> **Work instructions**
Would you quote the material below in full and unchanged?

*-*-*

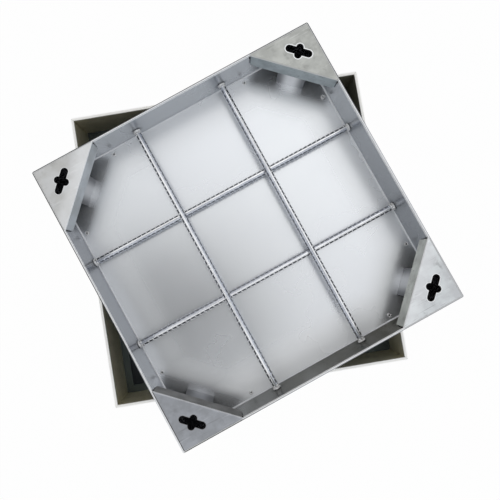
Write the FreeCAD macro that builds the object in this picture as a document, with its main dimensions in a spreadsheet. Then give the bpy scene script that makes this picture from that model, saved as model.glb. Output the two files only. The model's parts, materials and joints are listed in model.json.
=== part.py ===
import FreeCAD, Part
import math
import os
import Sketcher

# Recessed paving cover: a square sheet tray that is filled with paving, laid at an angle on its own frame.
# The frame stands on the ground with its centre at the origin, and the tray's sides run along X and Y.

# Driving dimensions in millimetres and degrees
SIZES = {
    # frame: four mitred angles, leg upright and foot turned inwards as the tray's ledge
    "frame_length": 600,
    "frame_height": 100,
    "frame_thickness": 5,
    "frame_ledge": 15,
    "frame_turn": -19.5,
    "frame_weld_groove": 3,
    "frame_weld_crown": 1.4,
    # tray: one sheet folded up on four sides, which drops into the frame flush with its rim
    "tray_gap": 1,
    "tray_sheet": 3,
    "tray_bend": 3,
    "tray_shift_x": 15,
    "tray_shift_y": -7,
    "tray_weld_groove": 2,
    "tray_weld_crown": 0.9,
    # corner plates: triangles level with the rim, each with a lip folded down and a cross keyhole
    "plate_leg": 124,
    "plate_sheet": 3,
    "plate_fold": 2.5,
    "lip_depth": 40,
    "lip_end_gap": 0.2,
    "lip_tack_height": 9,
    "lip_tack_drop": 5,
    "keyhole_inset": 38,
    "keyhole_long": 50.7,
    "keyhole_short": 28,
    "keyhole_width": 13,
    # key boxes: channels under the keyholes that keep the filling out
    "key_box_width": 56,
    "key_box_sheet": 2,
    # reinforcing bars: ribbed, two along X below and two along Y above
    "bar_core": 11.6,
    "bar_over_ribs": 13.9,
    "bar_rail_width": 2,
    "bar_end_gap": 0.1,
    "bar_plain_end": 10,
    "rib_pitch": 10.5,
    "rib_thickness": 1.7,
    "rib_lean": 25,
    "lower_bar_height": 15,
    "lower_rear_offset": 97.4,
    "lower_rear_slant": -0.6,
    "lower_front_offset": -88,
    "lower_front_slant": -0.4,
    "upper_left_offset": -89.8,
    "upper_left_slant": -0.2,
    "upper_right_offset": 102.2,
    "upper_right_slant": -0.5,
    # welds on the bars
    "end_weld_length": 5,
    "end_weld_foot": 18,
    "end_weld_nose": 13,
    "weld_gap": 0.1,
    "crossing_weld_reach": 5.5,
    "crossing_weld_width": 5.6,
    "crossing_weld_height": 3.4,
    # weld buttons on the tray's floor beside the corner plates
    "button_width": 11,
    "button_crown": 7.5,
    "button_height": 1.8,
    "button_inset": 11,
    "button_rear_left": 154,
    "button_rear_right": 153,
    "button_right_rear": 176,
    "button_right_front": 171,
    "button_front_right": 178,
    "button_front_left": 142,
    "button_left_front": 158,
    "button_left_rear": 164,
}

# Sizes worked out from the driving ones
FRAME_HALF = "(Sizes.frame_length / 2)"
LEDGE_EDGE = f"({FRAME_HALF} - Sizes.frame_thickness - Sizes.frame_ledge)"
TRAY_HALF = f"({FRAME_HALF} - Sizes.frame_thickness - Sizes.tray_gap)"
TRAY_HEIGHT = "(Sizes.frame_height - Sizes.frame_thickness)"
INSIDE_HALF = f"({TRAY_HALF} - Sizes.tray_sheet)"
INSIDE_CORNER = f"({INSIDE_HALF} * sqrt(2))"
PLATE_REACH = "(Sizes.plate_leg / sqrt(2))"
LIP_FRONT = f"({INSIDE_CORNER} - {PLATE_REACH})"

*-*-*

> **The solution**
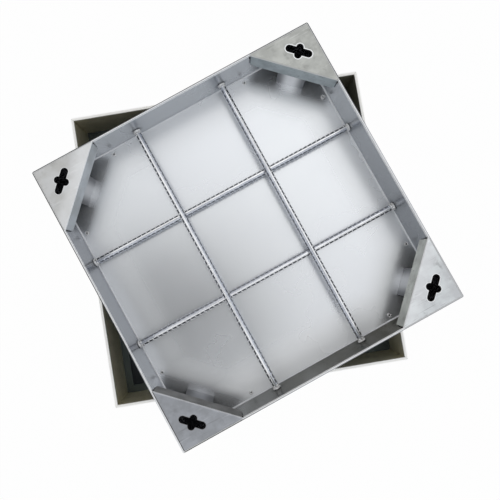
Write the FreeCAD macro that builds the object in this picture as a document, with its main dimensions in a spreadsheet. Then give the bpy scene script that makes this picture from that model, saved as model.glb. Output the two files only. The model's parts, materials and joints are listed in model.json.
=== part.py ===
import FreeCAD, Part
import math
import os
import Sketcher

# Recessed paving cover: a square sheet tray that is filled with paving, laid at an angle on its own frame.
# The frame stands on the ground with its centre at the origin, and the tray's sides run along X and Y.

# Driving dimensions in millimetres and degrees
SIZES = {
    # frame: four mitred angles, leg upright and foot turned inwards as the tray's ledge
    "frame_length": 600,
    "frame_height": 100,
    "frame_thickness": 5,
    "frame_ledge": 15,
    "frame_turn": -19.5,
    "frame_weld_groove": 3,
    "frame_weld_crown": 1.4,
    # tray: one sheet folded up on four sides, which drops into the frame flush with its rim
    "tray_gap": 1,
    "tray_sheet": 3,
    "tray_bend": 3,
    "tray_shift_x": 15,
    "tray_shift_y": -7,
    "tray_weld_groove": 2,
    "tray_weld_crown": 0.9,
    # corner plates: triangles level with the rim, each with a lip folded down and a cross keyhole
    "plate_leg": 124,
    "plate_sheet": 3,
    "plate_fold": 2.5,
    "lip_depth": 40,
    "lip_end_gap": 0.2,
    "lip_tack_height": 9,
    "lip_tack_drop": 5,
    "keyhole_inset": 38,
    "keyhole_long": 50.7,
    "keyhole_short": 28,
    "keyhole_width": 13,
    # key boxes: channels under the keyholes that keep the filling out
    "key_box_width": 56,
    "key_box_sheet": 2,
    # reinforcing bars: ribbed, two along X below and two along Y above
    "bar_core": 11.6,
    "bar_over_ribs": 13.9,
    "bar_rail_width": 2,
    "bar_end_gap": 0.1,
    "bar_plain_end": 10,
    "rib_pitch": 10.5,
    "rib_thickness": 1.7,
    "rib_lean": 25,
    "lower_bar_height": 15,
    "lower_rear_offset": 97.4,
    "lower_rear_slant": -0.6,
    "lower_front_offset": -88,
    "lower_front_slant": -0.4,
    "upper_left_offset": -89.8,
    "upper_left_slant": -0.2,
    "upper_right_offset": 102.2,
    "upper_right_slant": -0.5,
    # welds on the bars
    "end_weld_length": 5,
    "end_weld_foot": 18,
    "end_weld_nose": 13,
    "weld_gap": 0.1,
    "crossing_weld_reach": 5.5,
    "crossing_weld_width": 5.6,
    "crossing_weld_height": 3.4,
    # weld buttons on the tray's floor beside the corner plates
    "button_width": 11,
    "button_crown": 7.5,
    "button_height": 1.8,
    "button_inset": 11,
    "button_rear_left": 154,
    "button_rear_right": 153,
    "button_right_rear": 176,
    "button_right_front": 171,
    "button_front_right": 178,
    "button_front_left": 142,
    "button_left_front": 158,
    "button_left_rear": 164,
}

# Sizes worked out from the driving ones
FRAME_HALF = "(Sizes.frame_length / 2)"
LEDGE_EDGE = f"({FRAME_HALF} - Sizes.frame_thickness - Sizes.frame_ledge)"
TRAY_HALF = f"({FRAME_HALF} - Sizes.frame_thickness - Sizes.tray_gap)"
TRAY_HEIGHT = "(Sizes.frame_height - Sizes.frame_thickness)"
INSIDE_HALF = f"({TRAY_HALF} - Sizes.tray_sheet)"
INSIDE_CORNER = f"({INSIDE_HALF} * sqrt(2))"
PLATE_REACH = "(Sizes.plate_leg / sqrt(2))"
LIP_FRONT = f"({INSIDE_CORNER} - {PLATE_REACH})"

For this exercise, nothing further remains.